Getting Rid of Septic Tank Odors
Septic tank odors are a “di-stink-tive” sign that your septic tank is not functioning as it should. In some causes the problem may simply an issue with a drain or pipe, more often it is a problem in the tank. Let’s face it, septic tanks are giant receptacles for human waste; however, they are designed to contain odors. There are many reasons why you may be plagued by the stinky septic smells depending where the odor is coming from. The terrible smell of septic waste is not only offensive but may also be a serious health risk.
Septic systems hold human waste and water from the home. Inside, micro-organisms, bacteria, digest and break down the waste. The breakdown of waste produces methane and hydrogen sulfide gases. Septic tank systems are required to have a vent installed, to prevent the build up of these toxic and flammable gases. Within the home plumbing system, gases flow through pipes and out through the main vent stack on the roof. Many times a clogged or obstructed vent will cause gases to exit other ways such as through drains in the home. Because the vent is usually on the roof, bird or wasps nests or even snow and ice can clog a vent. If this is the case, by removing the obstruction the septic tank odors should go away. Short or poorly positioned vent pipes may also cause odors to enter the home instead of dissipating into the atmosphere. Winds may carry the odor back into the home instead of away from it. This can be fixed by extending the length of a short vent stack.
Another common issue that will cause septic tank odors to enter the air, are leaking or damaged pipes. If there is a definitive area in which the smell is coming, check the pipes in that area for cracks, holes, loose seals, or leaks. Sometimes a leaking pipe will allow septic liquid to saturate the ground around it, this will release that awful stench. Replacing or fixing broken pipes, and cleaning the saturated area will eliminate smells.
Drains are also designed to keep septic odors from entering the home. Dips in the piping located near drains are called traps. Traps are designed to seal gases and odors from entering the home by holding water to eliminate air movement in the drain. When a trap is dry, septic odors will enter the home through the drain. A trap can become dry from under-use, high or low pressure in the piping system, or a leaking trap drain. By slowly pouring water down the drain , the trap will refill to eliminate odors from escaping the line. U-shaped Pipes in bathrooms and kitchens also have water in them to restrict septic gases from returning into the home. Make sure u-shaped pipes have water in them to keep out septic tank odors.

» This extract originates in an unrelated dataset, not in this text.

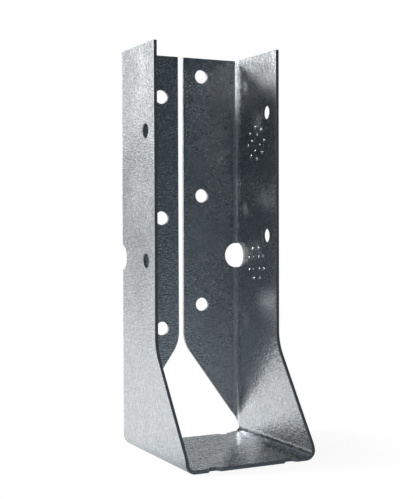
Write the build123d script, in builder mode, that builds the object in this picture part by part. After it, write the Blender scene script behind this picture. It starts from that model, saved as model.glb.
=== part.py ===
from build123d import *
from math import acos, cos, pi, sin
import os

# Joist hanger with hidden flanges, folded from one blank of galvanised sheet steel.
# X runs across the joist, +Y points at the carrying beam and Z is up.
# The origin is the middle of the underside. Sizes are in millimetres.

# Sheet and folds
sheet = 1.1                   # thickness of the sheet
flange_fold = 1.4             # inside radius of the upright folds at the beam
seat_fold = 1.9               # inside radius of the folds beside the seat
edge_round = 0.2              # rounding that the shears leave on the outline
smooth_angle = 30             # faces that meet at less than this, in degrees, run on smoothly

# Pocket for the joist
joist_room = 39.4             # clear width between the cheeks
height = 121.2                # underside to the top of the cheeks
cheek_depth = 26.4            # beam face to the upright front edges of the cheeks
seat_depth = 46.8             # beam face to the front edge of the seat

# Flare of the cheeks towards the seat
flare_top = 31.9              # height where the flare leaves the upright edge
flare_toe = 3.4               # height where it reaches the front of the seat
flare_top_round = 12.0        # hollow radius at its top
flare_toe_round = 6.0         # radius at its toe

# Flanges and the opening below them
slit_width = 1.8              # gap between the two flanges
slit_shift = -0.3             # how far the gap lies off the middle
tip_margin = 4.7              # lowest left nail hole to where the slanted cut would meet the gap
flange_heel = 2.1             # height where the slanted cut leaves the cheeks
flange_tip_round = 11.0       # radius between the gap and the slanted cut

# Back edge of the seat
seat_setback = 5.5            # beam face to the middle of the back edge
heel_setback = 3.6            # beam face to the back edge beside the seat folds
heel_slant = 3.9              # width over which the edge runs from one to the other

# Shallow notches in the front and back edges of the seat
notch_width = 4.2             # of the two in the front edge
back_notch_width = 3.8        # of the two in the back edge
back_notch_offset = 11.7      # middle of the hanger to the back notches
notch_depth = 1.6
notch_end_angle = 55          # slope of the ends of a notch in degrees
notch_left = -11.8            # middle of the front notch on the left
notch_right = 12.5            # middle of the front notch on the right

# Nail holes
nail_hole = 4.3               # diameter
top_margin = 5.75             # top edge to the highest hole
upper_pitch = 38.1            # first to second hole of a flange
lower_pitch = 34.9            # second to third hole of a flange
side_stagger = 7.15           # the left holes sit this much lower than the right ones
flange_hole_offset = 7.0      # middle of the hanger to the flange holes
cheek_hole_drop = 12.7        # a cheek hole sits this much below its flange hole
cheek_hole_setback = 20.0     # beam face to the cheek holes

# Round holes punched across the upright folds
fold_hole = 7.9               # diameter
fold_hole_height = 58.1
fold_hole_inset = 1.5         # outside of a cheek, or the beam face, to the centre

# Two rings of pips pressed through the right cheek, the inner pips smaller than the outer ones
pip_height = 0.4              # how far a pip stands in from the cheek
pip_width = 1.3
inner_pip_height = 0.3
inner_pip_width = 0.9
dent_width = 0.8              # the dent behind each pip, and how deep it is
dent_depth = 0.4
pip_sides = 8                 # facets round a pip
pip_slope = 35                # slope of their sides in degrees
ring_radius = 5.05
inner_ring_radius = 2.6
ring_setback = 13.9           # beam face to the middle of the rings
upper_ring_drop = 8.95        # a ring's middle sits this much below its cheek hole
lower_ring_drop = 8.65
upper_ring_turn = 6.0         # turn of each outer ring in degrees
lower_ring_turn = -18.0
inner_ring_lag = 22.5         # an inner ring is turned this much less
ring_count = 8
inner_ring_count = 4

# Worked out from the sizes above
half_room = joist_room / 2
half_width = half_room + sheet
beam_face = seat_depth / 2
seat_front = -seat_depth / 2
seat_back = beam_face - seat_setback
cheek_front = beam_face - cheek_depth
flange_fold_outside = flange_fold + sheet
seat_fold_outside = seat_fold + sheet
seat_flat = half_width - seat_fold_outside
slit_left = slit_shift - slit_width / 2
slit_right = slit_shift + slit_width / 2
past = 2 * sheet              # how far each cut runs past the sheet

# Heights of the nail holes in the flanges and of those in the cheeks, and of the rings below them
right_nails = [
    height - top_margin,
    height - top_margin - upper_pitch,
    height - top_margin - upper_pitch - lower_pitch,
]
left_nails = [z - side_stagger for z in right_nails]
right_cheek_nails = [z - cheek_hole_drop for z in right_nails[:2]]
left_cheek_nails = [z - cheek_hole_drop for z in left_nails[:2]]
upper_ring_height = right_cheek_nails[0] - upper_ring_drop
lower_ring_height = right_cheek_nails[1] - lower_ring_drop

# The slanted cut is straight in the flat blank, so it drops on its way round the upright fold
flange_tip = left_nails[-1] - tip_margin
fold_length = pi / 2 * (flange_fold + sheet / 2)
flange_flat = half_room - flange_fold - slit_width / 2
fold_drop = (flange_tip - flange_heel) * fold_length / (flange_flat + fold_length)
fold_centre = half_room - flange_fold

# It leaves the upright fold low down beside the seat, and reaches the flat of the seat further in
heel_turn = acos(1 - flange_heel / seat_fold_outside)
heel_run = heel_setback - flange_fold_outside
fold_steps = 4                # slices that a cut takes on its way round a fold


# The space that the sheet wraps: its front view, then its plan view
with BuildPart() as pocket:
    with BuildSketch(Plane.XZ.offset(-beam_face)):
        with Locations((0, sheet)):
            front_view = Rectangle(joist_room, height, align=(Align.CENTER, Align.MIN))
        fillet(front_view.vertices().group_by(Axis.Y)[0], radius=seat_fold)
    extrude(amount=seat_depth + past)
    with BuildSketch():
        with Locations((0, beam_face - sheet)):
            plan_view = Rectangle(joist_room, seat_depth + past, align=(Align.CENTER, Align.MAX))
        fillet(plan_view.vertices().group_by(Axis.Y)[-1], radius=flange_fold)
    extrude(amount=height + past, mode=Mode.INTERSECT)


# What the slanted cut takes out of the two upright folds: upright slices on their way round
# the fold's axis, from the cheek to the flange, each a little higher than the last
with BuildPart() as fold_cut:
    for step in range(fold_steps + 1):
        turn = pi / 2 * step / fold_steps
        rise = fold_drop * step / fold_steps
        slice_plane = Plane(
            origin=(fold_centre, beam_face - flange_fold_outside, flange_heel + rise),
            x_dir=(cos(turn), sin(turn), 0),
            z_dir=(-sin(turn), cos(turn), 0),
        )
        with BuildSketch(slice_plane):
            with Locations((flange_fold / 2, 0)):
                Rectangle(flange_fold / 2 + past, flange_tip / 2, align=(Align.MIN, Align.MIN))
    loft()
    mirror(about=Plane.YZ)


# What it takes out of the folds beside the seat, in the same way from the seat to the cheek
with BuildPart() as heel_cut:
    for step in range(fold_steps + 1):
        turn = heel_turn * step / fold_steps
        run = heel_run * step / fold_steps
        slice_plane = Plane(
            origin=(seat_flat, beam_face - heel_setback + run, seat_fold_outside),
            x_dir=(sin(turn), 0, -cos(turn)),
            z_dir=(cos(turn), 0, sin(turn)),
        )
        with BuildSketch(slice_plane):
            with Locations((seat_fold / 2, 0)):
                Rectangle(seat_fold / 2 + past, heel_setback + past, align=(Align.MIN, Align.MIN))
    loft()
    mirror(about=Plane.YZ)


def outline(shape):
    """The edges that the shears round: the outline of the blank, without the beam's side of the gap,
    which keeps its burr, and without what the wound cut takes off."""
    rims = [(face, face.edges()) for face in shape.faces()]
    found = ShapeList()
    for edge in shape.edges():
        middle = edge @ 0.5
        sides = [face for face, rim in rims if any(edge.is_same(other) for other in rim)]
        if sides[0].normal_at(middle).get_angle(sides[-1].normal_at(middle)) < smooth_angle:
            continue
        beside_fold = abs(middle.X) > seat_flat - edge_round and middle.Y > seat_back
        taken_off = beside_fold and middle.Z < flange_heel + fold_drop + edge_round
        burr = middle.Y > beam_face - edge_round and middle.Z < height - edge_round
        if not taken_off and not burr:
            found.append(edge)
    return found


with BuildPart() as hanger:
    # Front view of the outside, with the folds beside the seat
    with BuildSketch(Plane.XZ.offset(-beam_face)):
        front_view = Rectangle(2 * half_width, height, align=(Align.CENTER, Align.MIN))
        fillet(front_view.vertices().group_by(Axis.Y)[0], radius=seat_fold_outside)
    extrude(amount=seat_depth)

    # Plan view of the outside, with the upright folds at the beam
    with BuildSketch():
        with Locations((0, beam_face)):
            plan_view = Rectangle(2 * half_width, seat_depth, align=(Align.CENTER, Align.MAX))
        fillet(plan_view.vertices().group_by(Axis.Y)[-1], radius=flange_fold_outside)
    extrude(amount=height, mode=Mode.INTERSECT)

    # One sheet thickness is left round the pocket
    add(pocket.part, mode=Mode.SUBTRACT)

    # Side view: upright front edges that flare out to the full depth of the seat
    with BuildSketch(Plane.YZ):
        with BuildLine():
            FilletPolyline(
                (beam_face, 0),
                (seat_front, 0),
                (seat_front, flare_toe),
                (cheek_front, flare_top),
                (cheek_front, height),
                (beam_face, height),
                radius=(0, 0, flare_toe_round, flare_top_round, 0, 0),
                close=True,
            )
        make_face()
    extrude(amount=half_width, both=True, mode=Mode.INTERSECT)

    # Back edge of the seat, wound round the folds beside it
    add(heel_cut.part, mode=Mode.SUBTRACT)
    with BuildSketch():
        with BuildLine():
            Polyline(
                (seat_flat, beam_face - heel_setback),
                (seat_flat - heel_slant, seat_back),
                (heel_slant - seat_flat, seat_back),
                (-seat_flat, beam_face - heel_setback),
                (-seat_flat, beam_face),
                (seat_flat, beam_face),
                close=True,
            )
        make_face()
    extrude(amount=sheet, mode=Mode.SUBTRACT)

    # The gap between the flanges, opening out below them along the slanted cuts
    with BuildSketch(Plane.XZ.offset(-beam_face)):
        with BuildLine():
            FilletPolyline(
                (slit_left, height + past),
                (slit_left, flange_tip),
                (-fold_centre, flange_heel + fold_drop),
                (-fold_centre, -past),
                (fold_centre, -past),
                (fold_centre, flange_heel + fold_drop),
                (slit_right, flange_tip),
                (slit_right, height + past),
                radius=(0, flange_tip_round, 0, 0, 0, 0, flange_tip_round, 0),
                close=True,
            )
        make_face()
    extrude(amount=flange_fold_outside, mode=Mode.SUBTRACT)

    # The shears leave the whole outline a little round
    fillet(outline(hanger.part), radius=edge_round)

    # Round the upright folds the slanted cut is wound
    add(fold_cut.part, mode=Mode.SUBTRACT)

    # Pips pressed through the right cheek, each with its dent behind: both taper towards the pocket
    for ring_height, first in ((upper_ring_height, upper_ring_turn), (lower_ring_height, lower_ring_turn)):
        inner = first - inner_ring_lag
        for radius, count, turn, width, rise in (
            (ring_radius, ring_count, first, pip_width, pip_height),
            (inner_ring_radius, inner_ring_count, inner, inner_pip_width, inner_pip_height),
        ):
            with BuildSketch(Plane.ZY.offset(-half_room)):
                with Locations((ring_height, beam_face - ring_setback)):
                    with PolarLocations(radius, count, turn):
                        RegularPolygon(width / 2, pip_sides)
            extrude(amount=rise, taper=pip_slope)
            with BuildSketch(Plane.ZY.offset(-half_width)):
                with Locations((ring_height, beam_face - ring_setback)):
                    with PolarLocations(radius, count, turn):
                        RegularPolygon(dent_width / 2, pip_sides)
            extrude(amount=dent_depth, taper=pip_slope, mode=Mode.SUBTRACT)

    # Notches in the front and back edges of the seat
    with BuildSketch():
        with Locations((notch_left, seat_front), (notch_right, seat_front)):
            Trapezoid(notch_width, notch_depth, notch_end_angle, align=(Align.CENTER, Align.MIN))
        with Locations((-back_notch_offset, seat_back), (back_notch_offset, seat_back)):
            Trapezoid(
                back_notch_width, notch_depth, notch_end_angle, rotation=180, align=(Align.CENTER, Align.MIN)
            )
    extrude(amount=sheet, mode=Mode.SUBTRACT)

    # Nail holes in the flanges
    with BuildSketch(Plane.XZ.offset(-beam_face)):
        with Locations(*[(flange_hole_offset, z) for z in right_nails]):
            Circle(nail_hole / 2)
        with Locations(*[(-flange_hole_offset, z) for z in left_nails]):
            Circle(nail_hole / 2)
    extrude(amount=sheet, mode=Mode.SUBTRACT)

    # Nail holes in the cheeks, two on each side
    with BuildSketch(Plane.YZ.offset(half_width)):
        with Locations(*[(beam_face - cheek_hole_setback, z) for z in right_cheek_nails]):
            Circle(nail_hole / 2)
    extrude(amount=-sheet, mode=Mode.SUBTRACT)
    with BuildSketch(Plane.YZ.offset(-half_width)):
        with Locations(*[(beam_face - cheek_hole_setback, z) for z in left_cheek_nails]):
            Circle(nail_hole / 2)
    extrude(amount=sheet, mode=Mode.SUBTRACT)

    # The punch leaves the rims of the nail holes blunt
    rims = hanger.edges().filter_by(lambda edge: edge.is_closed)
    chamfer(rims, length=edge_round)

    # Fold holes, seen as part rounds from the side and from the front
    for side in (Plane.YZ.offset(fold_centre), Plane.YZ.offset(-half_width)):
        with BuildSketch(side):
            with Locations((beam_face - fold_hole_inset, fold_hole_height)):
                Circle(fold_hole / 2)
        extrude(amount=flange_fold_outside, mode=Mode.SUBTRACT)
    with BuildSketch(Plane.XZ.offset(-beam_face)):
        with Locations((half_width - fold_hole_inset, fold_hole_height),
                       (fold_hole_inset - half_width, fold_hole_height)):
            Circle(fold_hole / 2)
    extrude(amount=flange_fold_outside, mode=Mode.SUBTRACT)


hanger.part.label = "hanger"
os.makedirs("parts", exist_ok=True)
export_step(hanger.part, "parts/hanger.step")
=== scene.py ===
import math

import bmesh
import bpy
from mathutils import Matrix, Vector


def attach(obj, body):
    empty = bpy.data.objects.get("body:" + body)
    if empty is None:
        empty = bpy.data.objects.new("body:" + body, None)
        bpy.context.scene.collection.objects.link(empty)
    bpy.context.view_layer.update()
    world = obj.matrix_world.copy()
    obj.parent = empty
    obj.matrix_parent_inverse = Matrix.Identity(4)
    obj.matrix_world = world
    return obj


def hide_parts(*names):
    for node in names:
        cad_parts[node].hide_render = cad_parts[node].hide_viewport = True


# Looks of the joist hanger: galvanised sheet with sheared edges, on a pale floor.
# Everything is in metres, in the frame of the solids: +Z up, +Y towards the beam.

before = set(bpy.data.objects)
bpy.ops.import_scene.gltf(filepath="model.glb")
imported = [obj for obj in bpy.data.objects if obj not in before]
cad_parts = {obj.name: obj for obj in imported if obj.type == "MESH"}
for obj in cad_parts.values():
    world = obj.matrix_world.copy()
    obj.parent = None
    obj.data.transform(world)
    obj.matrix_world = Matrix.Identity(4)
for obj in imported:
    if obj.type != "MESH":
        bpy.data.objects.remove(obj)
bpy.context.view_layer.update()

MM = 0.001


def linear(code):
    """A colour written as an sRGB hex value, as the linear values that the shaders take."""
    values = [int(code[i:i + 2], 16) / 255 for i in (1, 3, 5)]
    return [v / 12.92 if v <= 0.04045 else ((v + 0.055) / 1.055) ** 2.4 for v in values] + [1.0]


def node(tree, kind, settings=None, inputs=None):
    """Adds a node, sets its settings, and fills or links its inputs."""
    made = tree.nodes.new(kind)
    for name, value in (settings or {}).items():
        setattr(made, name, value)
    for name, value in (inputs or {}).items():
        if isinstance(value, bpy.types.NodeSocket):
            tree.links.new(value, made.inputs[name])
        else:
            made.inputs[name].default_value = value
    return made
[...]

More often then a pipe, or vent the septic tank odor is the result of a chemical imbalance in the septic tank. Bacteria inside the septic tank break down waste and the byproduct is toxic methane gases. These gases make the pH level in the tank too acidic for the bacteria to continue breaking down waste. When this happens hydrogen sulfide is released, causing a stench similar to rotten eggs. When the bacteria cannot continue breaking down waste, it builds up. This can be corrected by adding a cup of baking soda down the drain to level the pH balance. After correcting the pH balance, a septic tank treatment product containing both bacteria and enzymes should be added to the tank so there is a sufficient level of bacteria to digest the build up of waste.
The most common cause of septic odors is a build up of things that should not go into the septic system. The build-up of these can cause problems with decomposition and lead to more serious problems with your septic tank. In this case the odor coming from your septic is a warning that the bacteria in the septic tank are not able to do their job. Bacteria can not digest items such as: cooking grease, fats or oils, industrial cleaning products, paints, solvents, feminine hygiene products, condoms, antibacterials and other expired medications, anti-freeze, transmission fluid, and gasoline. Also, avoid flushing coffee grinds, plastic, cig butts, cat litter, and facial tissue. Disruption of the sewage breakdown can cause pungent septic tank odors.
If septic tank odors are plaguing your home or business, use a septic treatment product that contains bacteria and enzymes. These septic tank cleaners contain lipase, amylase, and protease, enzymes that breakdown household waste. They also contain high counts of bacteria that will immediately start to decompose the waste in your septic system. Since septic odors usually signify an issue with the bacteria in the tank, by replenishing the bacteria, odors will go away. Using a septic tank treatment product that contains bacteria and enzymes is the best way to properly maintain your septic system. The monthly use of a septic treatment product will not only eliminate existing problems, they will prevent odors, clogs, and back-ups. Don’t wait for intrusive septic odors to make their way to your home, maintain your septic system and use a septic tank treatment with both enzymes and bacteria.